The aim of sharing information was certainly met. Invitees from University of Melbourne eScholarship Research Centre, Link Affiliates, the National Library of Australia (NLA), the National Archives of Australia (NAA) and the Australian National Data Service (ANDS) discussed:
- The digitisation cradle used to present the NLA’s newspaper service. This service presents digitised images of pages from Australian newspapers between 1803 and 1954. Users can select articles within a page and view them alongside an OCR translation and descriptive tags. To quote from the website
“Automatically extracting text from scans of old newspapers is extremely challenging. Although this project is using the best available Optical Character Recognition (OCR) software, the condition of the images it has to process combined with the frequently small fonts used means that many errors of interpretation are made.”
To tackle this problem, the digitisation cradle allows users to edit both the OCR translation and the tags. This has allowed the NLA to successfully crowd-source fixes to their OCR text translations and metadata about each article. The top text-correctors even have a hall of fame, some of them correcting more than 20,000 lines a month!
- People Australia services that exchange data with other biographical identity services. People Australia identifies and publishes metadata about people and organisations described in Australian library holdings. For example, the record for the Australian Ballet provides a biography of the ballet, links to related people and organisations, and to related resources from other NLA services. Maintaining a database of all “significant Australians” is a mammoth task. For that reason, People Australia augments its records with information collected from authoritative external identity services . Information from external suppliers is encoded using Encoded Archive Context (EAC) format and periodically harvested using OAI-PMH. In return, People Australia publishes unique, persistent, resolvable identifiers for people and organisations for use by external identity services. For example, the People Australia record on Nellie Melba http://nla.gov.au/nla.party-505278 contains bibliographical information harvested from both Music Australia and the Australian Women’s Register. These external services in turn use Nellie’s People Australia identifier to reference resources in the National Library’s services.
- Link Affiliates analysis of common services supporting collaborative biographical encyclopaedia like the Australian Women’s Archive. The analysis shows how eHumanities infrastructure supporting one domain can be built by composing smaller, more generic groups of services (like annotation and syndication services).
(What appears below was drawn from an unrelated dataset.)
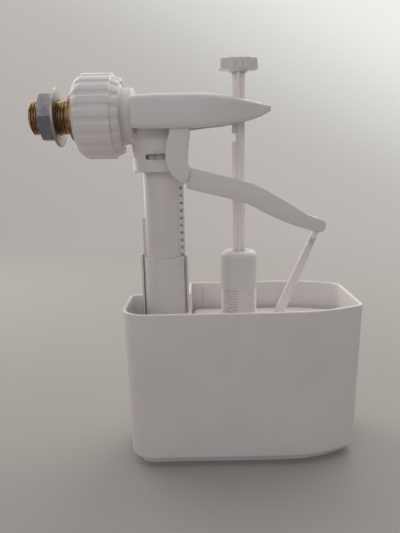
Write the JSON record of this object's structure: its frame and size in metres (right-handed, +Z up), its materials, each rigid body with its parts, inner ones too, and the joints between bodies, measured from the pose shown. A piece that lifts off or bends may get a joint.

This work is yet to be published, but see http://blog.linkaffiliates.net.au/2009/08/14/modularising-the-e-framework/ for an overview of the approach used, and http://linkaffiliates.net.au/Activities/bamboo.html#Stage2 for a preview of the service analysis.
The second aim of the workshop was to sketch a proposal for possible future development of eHumanities infrastructure in Australia. The ANDS folks couldn’t go into too much detail about funding until their business plan is released (any time now), but described the sort of infrastructure projects they would like to see funded. Essentially ANDS will not fund digitisation efforts, but is interested in services that bring digitised data “into the commons” . With this in mind, the workshop invitees sketched out a proposal involving
- generalising the NLA digitisation cradle so that it could be used for content other than newspapers (the NLA code is all open source), and
- using the digitisation cradle to present and crowd-source refinement of two collections: the Australian Popular Fiction Archive, and the National Archive of Australia’s World War I online service records.
Other more “fine grained” ideas emerging from the workshop included:
- contributing People Australia experience to an upcoming review of EAC
- harmonising EAC and ISO 2146 view of parties used by the ANDS collection registry
- exposing People Australia identity data as RDF triples (example here)